==== Dataset content ====

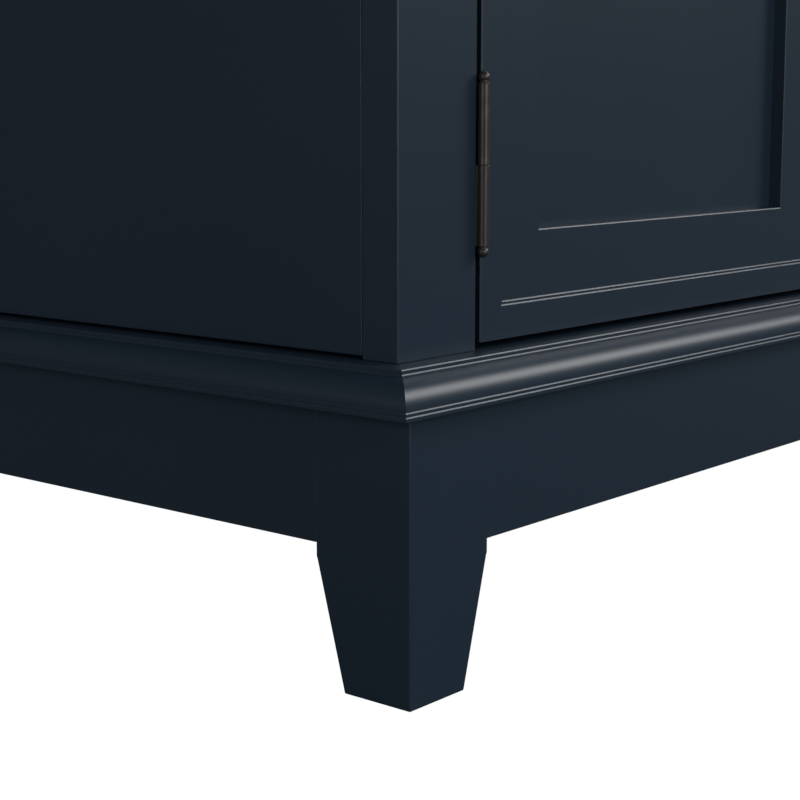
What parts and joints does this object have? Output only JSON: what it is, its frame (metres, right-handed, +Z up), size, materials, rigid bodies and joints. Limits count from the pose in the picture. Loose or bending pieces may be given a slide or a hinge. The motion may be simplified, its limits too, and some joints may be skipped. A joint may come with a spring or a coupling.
{
  "type": "bathroom vanity cabinet",
  "caption": "Freestanding vanity base with tapered legs, moulded plinth, face frame and inset framed doors on ball-tip butt hinges.",
  "frame": {"origin": "on the floor under the middle of the bounding box", "axes": "+X to the right as seen from the front, +Y towards the wall behind, +Z up; the doors face -Y"},
  "size_m": [0.786, 0.559, 0.851],
  "materials": {
    "lacquer": "satin dark slate-blue lacquer on wood",
    "interior": "thin matt coat of the same dark slate-blue on board",
    "bronze": "oil-rubbed dark bronze, satin",
    "steel": "zinc-plated steel",
    "plastic": "matt dark brown plastic"
  },
  "bodies": {
    "cabinet": {"apron_front": "lacquer", "apron_left": "lacquer", "apron_rear": "lacquer", "apron_right": "lacquer", "back_rail_bottom": "interior", "back_rail_top": "interior", "base_rail_rear": "lacquer", "catch_cleat": "interior", "catch_left": "plastic", "catch_right": "plastic", "corner_block_front_left": "interior", "corner_block_front_right": "interior", "corner_block_rear_left": "interior", "corner_block_rear_right": "interior", "face_rail_top": "lacquer", "face_stile_left": "lacquer", "face_stile_right": "lacquer", "floor_panel": "interior", "hinge_left_lower_frame_leaf": "bronze", "hinge_left_lower_pin": "bronze", "hinge_left_upper_frame_leaf": "bronze", "hinge_left_upper_pin": "bronze", "hinge_right_lower_frame_leaf": "bronze", "hinge_right_lower_pin": "bronze", "hinge_right_upper_frame_leaf": "bronze", "hinge_right_upper_pin": "bronze", "leg_front_left": "lacquer", "leg_front_right": "lacquer", "leg_rear_left": "lacquer", "leg_rear_right": "lacquer", "moulding_front": "lacquer", "moulding_left": "lacquer", "moulding_right": "lacquer", "shelf": "interior", "shelf_pin_front_left": "steel", "shelf_pin_front_right": "steel", "shelf_pin_rear_left": "steel", "shelf_pin_rear_right": "steel", "side_panel_left": "lacquer", "side_panel_right": "lacquer"},
    "door_left": {"door_left_bottom_rail": "lacquer", "door_left_hinge_stile": "lacquer", "door_left_lock_stile": "lacquer", "door_left_panel": "lacquer", "door_left_top_rail": "lacquer", "hinge_left_lower_door_leaf": "bronze", "hinge_left_upper_door_leaf": "bronze", "knob_left": "bronze", "strike_left": "steel"},
    "door_right": {"door_right_bottom_rail": "lacquer", "door_right_hinge_stile": "lacquer", "door_right_lock_stile": "lacquer", "door_right_panel": "lacquer", "door_right_top_rail": "lacquer", "hinge_right_lower_door_leaf": "bronze", "hinge_right_upper_door_leaf": "bronze", "knob_right": "bronze", "strike_right": "steel"}
  },
  "joints": [
    {"name": "door_left_hinge", "type": "hinge", "parent": "cabinet", "child": "door_left", "pos_m": [-0.31562, -0.256, 0.464], "axis": [0, 0, -1], "range_deg": [0, 180]},
    {"name": "door_right_hinge", "type": "hinge", "parent": "cabinet", "child": "door_right", "pos_m": [0.31562, -0.256, 0.464], "axis": [0, 0, 1], "range_deg": [0, 180]}
  ]
}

====

» **Given instruction**: Reproduce the complete data exactly as presented above.

» **Result of the exercise**:
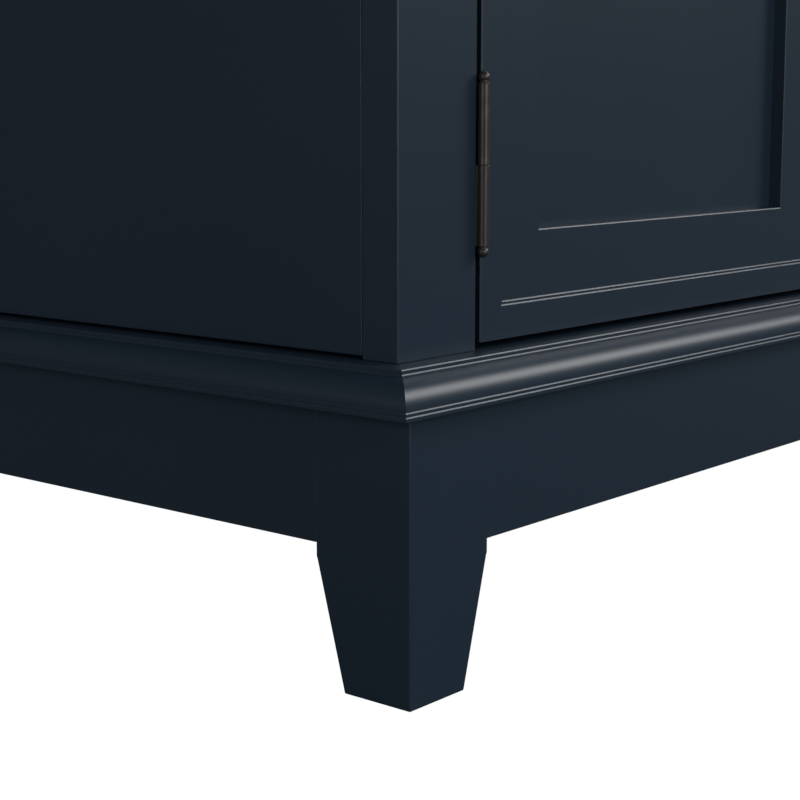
What parts and joints does this object have? Output only JSON: what it is, its frame (metres, right-handed, +Z up), size, materials, rigid bodies and joints. Limits count from the pose in the picture. Loose or bending pieces may be given a slide or a hinge. The motion may be simplified, its limits too, and some joints may be skipped. A joint may come with a spring or a coupling.
{
  "type": "bathroom vanity cabinet",
  "caption": "Freestanding vanity base with tapered legs, moulded plinth, face frame and inset framed doors on ball-tip butt hinges.",
  "frame": {"origin": "on the floor under the middle of the bounding box", "axes": "+X to the right as seen from the front, +Y towards the wall behind, +Z up; the doors face -Y"},
  "size_m": [0.786, 0.559, 0.851],
  "materials": {
    "lacquer": "satin dark slate-blue lacquer on wood",
    "interior": "thin matt coat of the same dark slate-blue on board",
    "bronze": "oil-rubbed dark bronze, satin",
    "steel": "zinc-plated steel",
    "plastic": "matt dark brown plastic"
  },
  "bodies": {
    "cabinet": {"apron_front": "lacquer", "apron_left": "lacquer", "apron_rear": "lacquer", "apron_right": "lacquer", "back_rail_bottom": "interior", "back_rail_top": "interior", "base_rail_rear": "lacquer", "catch_cleat": "interior", "catch_left": "plastic", "catch_right": "plastic", "corner_block_front_left": "interior", "corner_block_front_right": "interior", "corner_block_rear_left": "interior", "corner_block_rear_right": "interior", "face_rail_top": "lacquer", "face_stile_left": "lacquer", "face_stile_right": "lacquer", "floor_panel": "interior", "hinge_left_lower_frame_leaf": "bronze", "hinge_left_lower_pin": "bronze", "hinge_left_upper_frame_leaf": "bronze", "hinge_left_upper_pin": "bronze", "hinge_right_lower_frame_leaf": "bronze", "hinge_right_lower_pin": "bronze", "hinge_right_upper_frame_leaf": "bronze", "hinge_right_upper_pin": "bronze", "leg_front_left": "lacquer", "leg_front_right": "lacquer", "leg_rear_left": "lacquer", "leg_rear_right": "lacquer", "moulding_front": "lacquer", "moulding_left": "lacquer", "moulding_right": "lacquer", "shelf": "interior", "shelf_pin_front_left": "steel", "shelf_pin_front_right": "steel", "shelf_pin_rear_left": "steel", "shelf_pin_rear_right": "steel", "side_panel_left": "lacquer", "side_panel_right": "lacquer"},
    "door_left": {"door_left_bottom_rail": "lacquer", "door_left_hinge_stile": "lacquer", "door_left_lock_stile": "lacquer", "door_left_panel": "lacquer", "door_left_top_rail": "lacquer", "hinge_left_lower_door_leaf": "bronze", "hinge_left_upper_door_leaf": "bronze", "knob_left": "bronze", "strike_left": "steel"},
    "door_right": {"door_right_bottom_rail": "lacquer", "door_right_hinge_stile": "lacquer", "door_right_lock_stile": "lacquer", "door_right_panel": "lacquer", "door_right_top_rail": "lacquer", "hinge_right_lower_door_leaf": "bronze", "hinge_right_upper_door_leaf": "bronze", "knob_right": "bronze", "strike_right": "steel"}
  },
  "joints": [
    {"name": "door_left_hinge", "type": "hinge", "parent": "cabinet", "child": "door_left", "pos_m": [-0.31562, -0.256, 0.464], "axis": [0, 0, -1], "range_deg": [0, 180]},
    {"name": "door_right_hinge", "type": "hinge", "parent": "cabinet", "child": "door_right", "pos_m": [0.31562, -0.256, 0.464], "axis": [0, 0, 1], "range_deg": [0, 180]}
  ]
}